What is being asked:
In the entries below, which lines run from the one containing "Model this object" to the one containing "tube_corner = 2; // [1.9:0.1:2.5]"? Copy exactly those lines, ends included, and no others.

Records with modeling code:

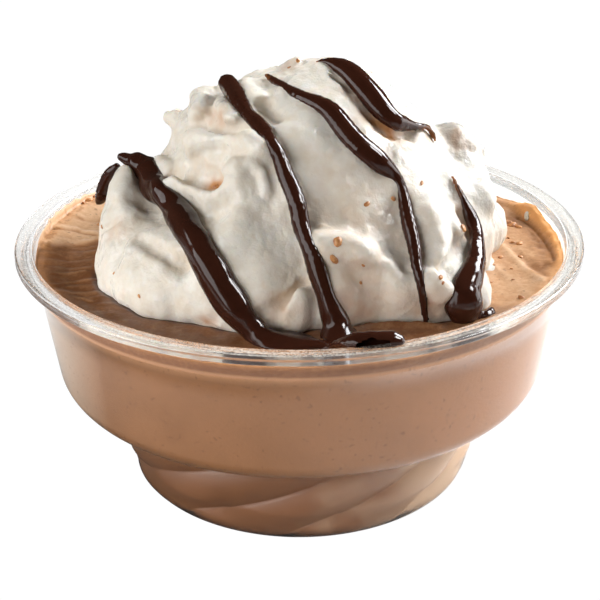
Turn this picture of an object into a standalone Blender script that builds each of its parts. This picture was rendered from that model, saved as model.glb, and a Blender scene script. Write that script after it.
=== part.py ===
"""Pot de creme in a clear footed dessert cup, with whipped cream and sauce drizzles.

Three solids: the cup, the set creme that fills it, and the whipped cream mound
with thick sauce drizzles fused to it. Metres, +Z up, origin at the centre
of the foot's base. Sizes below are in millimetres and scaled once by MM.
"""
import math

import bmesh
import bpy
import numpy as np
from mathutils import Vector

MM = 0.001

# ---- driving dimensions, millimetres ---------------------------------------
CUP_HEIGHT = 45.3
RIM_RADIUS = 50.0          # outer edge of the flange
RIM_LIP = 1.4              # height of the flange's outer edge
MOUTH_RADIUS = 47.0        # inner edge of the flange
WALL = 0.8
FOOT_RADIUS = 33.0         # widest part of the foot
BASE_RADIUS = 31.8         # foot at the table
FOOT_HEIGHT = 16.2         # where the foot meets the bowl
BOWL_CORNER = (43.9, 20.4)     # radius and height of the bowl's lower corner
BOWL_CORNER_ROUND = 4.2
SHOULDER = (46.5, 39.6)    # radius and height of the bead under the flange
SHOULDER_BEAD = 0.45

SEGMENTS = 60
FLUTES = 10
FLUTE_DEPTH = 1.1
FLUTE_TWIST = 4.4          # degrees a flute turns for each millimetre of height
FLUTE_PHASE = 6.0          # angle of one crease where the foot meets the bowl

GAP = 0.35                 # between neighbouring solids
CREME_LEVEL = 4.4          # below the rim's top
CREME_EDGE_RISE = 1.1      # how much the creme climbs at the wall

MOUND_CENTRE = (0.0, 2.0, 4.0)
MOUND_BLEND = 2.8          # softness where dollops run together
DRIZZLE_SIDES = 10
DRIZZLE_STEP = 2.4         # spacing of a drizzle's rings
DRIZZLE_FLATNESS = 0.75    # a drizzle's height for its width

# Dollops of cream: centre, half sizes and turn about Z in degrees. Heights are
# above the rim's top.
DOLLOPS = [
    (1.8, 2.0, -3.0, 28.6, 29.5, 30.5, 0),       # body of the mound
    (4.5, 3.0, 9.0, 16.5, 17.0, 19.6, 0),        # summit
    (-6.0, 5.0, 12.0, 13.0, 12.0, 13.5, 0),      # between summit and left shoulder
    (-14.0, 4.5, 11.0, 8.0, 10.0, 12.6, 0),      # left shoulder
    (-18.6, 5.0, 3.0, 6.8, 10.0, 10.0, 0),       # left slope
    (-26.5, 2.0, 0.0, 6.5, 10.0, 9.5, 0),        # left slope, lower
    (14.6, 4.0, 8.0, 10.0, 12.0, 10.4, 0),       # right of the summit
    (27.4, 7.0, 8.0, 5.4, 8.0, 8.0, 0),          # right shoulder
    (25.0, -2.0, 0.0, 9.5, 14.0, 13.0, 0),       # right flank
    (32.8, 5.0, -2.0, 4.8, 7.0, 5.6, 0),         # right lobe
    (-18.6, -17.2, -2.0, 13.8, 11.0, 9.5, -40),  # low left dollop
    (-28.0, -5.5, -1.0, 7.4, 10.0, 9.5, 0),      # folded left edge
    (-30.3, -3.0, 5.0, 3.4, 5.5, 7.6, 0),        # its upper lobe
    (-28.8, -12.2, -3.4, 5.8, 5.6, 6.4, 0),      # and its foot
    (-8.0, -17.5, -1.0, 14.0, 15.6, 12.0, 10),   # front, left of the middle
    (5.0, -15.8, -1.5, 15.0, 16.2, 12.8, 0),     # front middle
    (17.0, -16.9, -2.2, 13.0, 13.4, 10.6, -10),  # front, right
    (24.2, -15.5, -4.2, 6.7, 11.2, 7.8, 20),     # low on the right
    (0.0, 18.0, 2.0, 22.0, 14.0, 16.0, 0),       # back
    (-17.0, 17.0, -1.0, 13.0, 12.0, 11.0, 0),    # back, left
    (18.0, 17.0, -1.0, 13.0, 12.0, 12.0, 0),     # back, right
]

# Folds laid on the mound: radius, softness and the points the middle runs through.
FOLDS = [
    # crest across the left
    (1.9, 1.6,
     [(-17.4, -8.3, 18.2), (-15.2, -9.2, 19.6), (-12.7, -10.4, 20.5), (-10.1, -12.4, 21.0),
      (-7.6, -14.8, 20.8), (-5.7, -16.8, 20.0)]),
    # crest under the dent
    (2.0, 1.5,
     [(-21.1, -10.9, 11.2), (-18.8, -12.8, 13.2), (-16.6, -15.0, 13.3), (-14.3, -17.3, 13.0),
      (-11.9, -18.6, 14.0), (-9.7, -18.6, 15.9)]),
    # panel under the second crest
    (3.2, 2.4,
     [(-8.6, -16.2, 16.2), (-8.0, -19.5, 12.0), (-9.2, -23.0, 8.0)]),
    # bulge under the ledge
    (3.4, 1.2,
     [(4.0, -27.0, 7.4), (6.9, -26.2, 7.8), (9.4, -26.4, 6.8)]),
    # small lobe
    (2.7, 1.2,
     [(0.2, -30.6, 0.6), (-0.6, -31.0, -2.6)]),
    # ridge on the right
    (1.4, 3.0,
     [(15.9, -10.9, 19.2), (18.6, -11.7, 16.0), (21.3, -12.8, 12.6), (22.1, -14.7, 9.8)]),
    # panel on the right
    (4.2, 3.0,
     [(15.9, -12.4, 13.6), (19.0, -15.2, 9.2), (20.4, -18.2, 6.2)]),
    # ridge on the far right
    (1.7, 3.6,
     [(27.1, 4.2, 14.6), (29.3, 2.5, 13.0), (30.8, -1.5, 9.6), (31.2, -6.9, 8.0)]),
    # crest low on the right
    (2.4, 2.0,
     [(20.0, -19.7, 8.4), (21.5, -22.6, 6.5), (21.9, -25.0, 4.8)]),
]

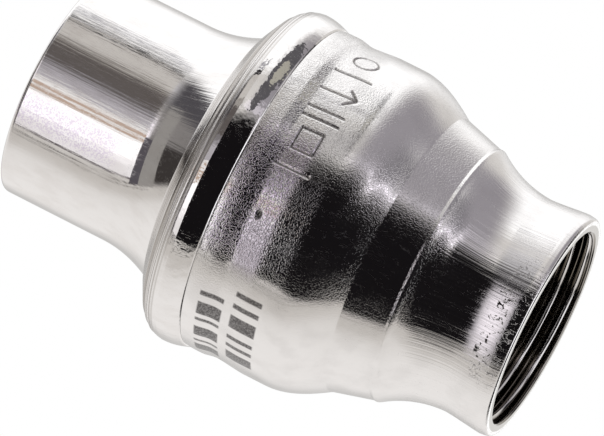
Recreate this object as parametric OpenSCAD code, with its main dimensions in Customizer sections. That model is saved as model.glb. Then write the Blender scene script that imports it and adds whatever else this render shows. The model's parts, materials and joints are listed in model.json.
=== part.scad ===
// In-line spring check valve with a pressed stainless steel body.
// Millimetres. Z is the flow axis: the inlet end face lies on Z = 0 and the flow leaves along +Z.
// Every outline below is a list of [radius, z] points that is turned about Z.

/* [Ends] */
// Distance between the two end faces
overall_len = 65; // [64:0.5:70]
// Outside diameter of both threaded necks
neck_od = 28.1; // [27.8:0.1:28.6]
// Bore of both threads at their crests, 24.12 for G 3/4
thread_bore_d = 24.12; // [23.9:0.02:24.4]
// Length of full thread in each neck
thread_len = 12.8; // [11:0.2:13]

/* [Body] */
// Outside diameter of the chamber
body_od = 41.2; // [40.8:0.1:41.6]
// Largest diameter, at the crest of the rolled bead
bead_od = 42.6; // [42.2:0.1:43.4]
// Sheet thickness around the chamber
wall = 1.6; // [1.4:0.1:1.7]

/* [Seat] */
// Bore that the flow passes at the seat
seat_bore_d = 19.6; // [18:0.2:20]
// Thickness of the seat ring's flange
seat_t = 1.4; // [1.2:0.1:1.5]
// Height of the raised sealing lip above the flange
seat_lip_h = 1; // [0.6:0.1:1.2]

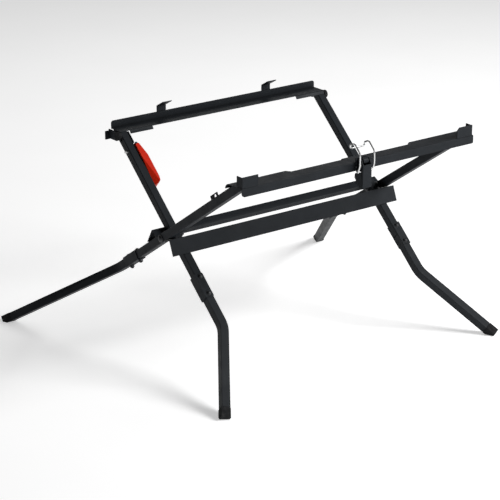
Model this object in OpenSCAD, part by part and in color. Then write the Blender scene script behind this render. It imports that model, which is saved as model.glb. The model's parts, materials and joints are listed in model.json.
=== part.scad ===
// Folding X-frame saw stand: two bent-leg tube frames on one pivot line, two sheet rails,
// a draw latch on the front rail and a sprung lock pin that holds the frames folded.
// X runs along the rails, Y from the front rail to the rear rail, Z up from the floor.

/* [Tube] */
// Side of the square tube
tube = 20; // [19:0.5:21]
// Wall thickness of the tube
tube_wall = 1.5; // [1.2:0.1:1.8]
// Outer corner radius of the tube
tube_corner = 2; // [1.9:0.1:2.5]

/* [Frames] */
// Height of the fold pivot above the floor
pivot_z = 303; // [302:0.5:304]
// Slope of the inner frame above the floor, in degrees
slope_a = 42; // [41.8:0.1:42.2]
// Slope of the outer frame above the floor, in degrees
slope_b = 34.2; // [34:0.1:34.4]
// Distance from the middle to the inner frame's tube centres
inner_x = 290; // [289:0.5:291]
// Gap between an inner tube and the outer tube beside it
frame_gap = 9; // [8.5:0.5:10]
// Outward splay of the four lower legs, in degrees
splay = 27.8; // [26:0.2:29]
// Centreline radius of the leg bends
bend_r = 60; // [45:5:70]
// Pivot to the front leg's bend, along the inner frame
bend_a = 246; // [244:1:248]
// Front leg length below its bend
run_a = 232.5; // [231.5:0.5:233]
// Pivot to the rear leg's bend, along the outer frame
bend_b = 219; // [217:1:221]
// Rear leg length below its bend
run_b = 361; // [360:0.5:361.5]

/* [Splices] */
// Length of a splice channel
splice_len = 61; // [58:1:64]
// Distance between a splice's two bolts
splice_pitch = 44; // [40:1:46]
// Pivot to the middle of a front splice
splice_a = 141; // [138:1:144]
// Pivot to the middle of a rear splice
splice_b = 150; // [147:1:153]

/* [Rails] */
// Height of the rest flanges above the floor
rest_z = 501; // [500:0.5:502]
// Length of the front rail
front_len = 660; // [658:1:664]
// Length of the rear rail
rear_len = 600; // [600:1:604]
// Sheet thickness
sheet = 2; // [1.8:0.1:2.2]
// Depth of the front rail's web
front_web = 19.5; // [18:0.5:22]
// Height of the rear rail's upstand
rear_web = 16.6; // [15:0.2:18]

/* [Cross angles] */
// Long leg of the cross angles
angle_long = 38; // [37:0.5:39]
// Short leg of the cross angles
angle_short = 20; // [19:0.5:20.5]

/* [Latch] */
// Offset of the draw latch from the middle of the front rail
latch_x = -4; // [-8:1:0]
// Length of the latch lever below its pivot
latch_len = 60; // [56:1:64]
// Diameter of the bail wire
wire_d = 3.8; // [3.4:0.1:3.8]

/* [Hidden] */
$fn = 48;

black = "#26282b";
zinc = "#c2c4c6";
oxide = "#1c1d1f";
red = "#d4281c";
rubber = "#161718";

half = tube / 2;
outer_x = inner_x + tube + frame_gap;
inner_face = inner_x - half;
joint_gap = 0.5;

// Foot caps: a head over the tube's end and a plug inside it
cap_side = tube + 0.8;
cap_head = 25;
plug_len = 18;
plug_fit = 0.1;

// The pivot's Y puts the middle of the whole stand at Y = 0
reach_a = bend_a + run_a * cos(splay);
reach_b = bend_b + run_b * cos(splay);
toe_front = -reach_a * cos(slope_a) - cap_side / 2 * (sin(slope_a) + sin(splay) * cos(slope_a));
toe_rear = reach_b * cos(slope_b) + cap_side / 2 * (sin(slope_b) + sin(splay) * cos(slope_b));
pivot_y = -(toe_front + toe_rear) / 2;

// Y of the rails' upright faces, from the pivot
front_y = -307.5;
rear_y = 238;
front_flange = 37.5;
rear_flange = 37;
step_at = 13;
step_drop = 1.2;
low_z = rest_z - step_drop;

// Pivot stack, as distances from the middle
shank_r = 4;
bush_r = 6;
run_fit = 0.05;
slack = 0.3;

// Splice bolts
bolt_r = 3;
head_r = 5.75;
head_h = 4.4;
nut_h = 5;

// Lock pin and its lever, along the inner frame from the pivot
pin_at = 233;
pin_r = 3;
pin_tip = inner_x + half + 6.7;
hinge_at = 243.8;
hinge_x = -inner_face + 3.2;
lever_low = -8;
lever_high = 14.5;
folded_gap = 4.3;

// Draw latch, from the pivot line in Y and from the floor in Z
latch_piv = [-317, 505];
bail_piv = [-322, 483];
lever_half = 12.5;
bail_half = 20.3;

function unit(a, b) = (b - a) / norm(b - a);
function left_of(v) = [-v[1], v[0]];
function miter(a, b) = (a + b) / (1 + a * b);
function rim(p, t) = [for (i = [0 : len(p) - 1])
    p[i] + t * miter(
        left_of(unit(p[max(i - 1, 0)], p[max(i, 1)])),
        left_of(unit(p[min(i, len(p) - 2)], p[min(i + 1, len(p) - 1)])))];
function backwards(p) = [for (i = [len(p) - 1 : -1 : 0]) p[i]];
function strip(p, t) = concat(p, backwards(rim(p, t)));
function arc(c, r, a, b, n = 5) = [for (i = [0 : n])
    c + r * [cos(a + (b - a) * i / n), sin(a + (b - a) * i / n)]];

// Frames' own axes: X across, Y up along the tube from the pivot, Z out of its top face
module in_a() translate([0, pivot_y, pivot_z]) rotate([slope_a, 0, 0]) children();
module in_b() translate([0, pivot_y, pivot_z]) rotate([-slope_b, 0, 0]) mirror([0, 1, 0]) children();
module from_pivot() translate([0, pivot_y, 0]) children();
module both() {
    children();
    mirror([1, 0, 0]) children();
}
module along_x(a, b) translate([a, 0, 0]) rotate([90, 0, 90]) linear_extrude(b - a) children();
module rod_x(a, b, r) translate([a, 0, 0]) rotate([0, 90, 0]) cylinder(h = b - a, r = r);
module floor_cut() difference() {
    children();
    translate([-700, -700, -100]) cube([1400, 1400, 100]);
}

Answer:
Model this object in OpenSCAD, part by part and in color. Then write the Blender scene script behind this render. It imports that model, which is saved as model.glb. The model's parts, materials and joints are listed in model.json.
=== part.scad ===
// Folding X-frame saw stand: two bent-leg tube frames on one pivot line, two sheet rails,
// a draw latch on the front rail and a sprung lock pin that holds the frames folded.
// X runs along the rails, Y from the front rail to the rear rail, Z up from the floor.

/* [Tube] */
// Side of the square tube
tube = 20; // [19:0.5:21]
// Wall thickness of the tube
tube_wall = 1.5; // [1.2:0.1:1.8]
// Outer corner radius of the tube
tube_corner = 2; // [1.9:0.1:2.5]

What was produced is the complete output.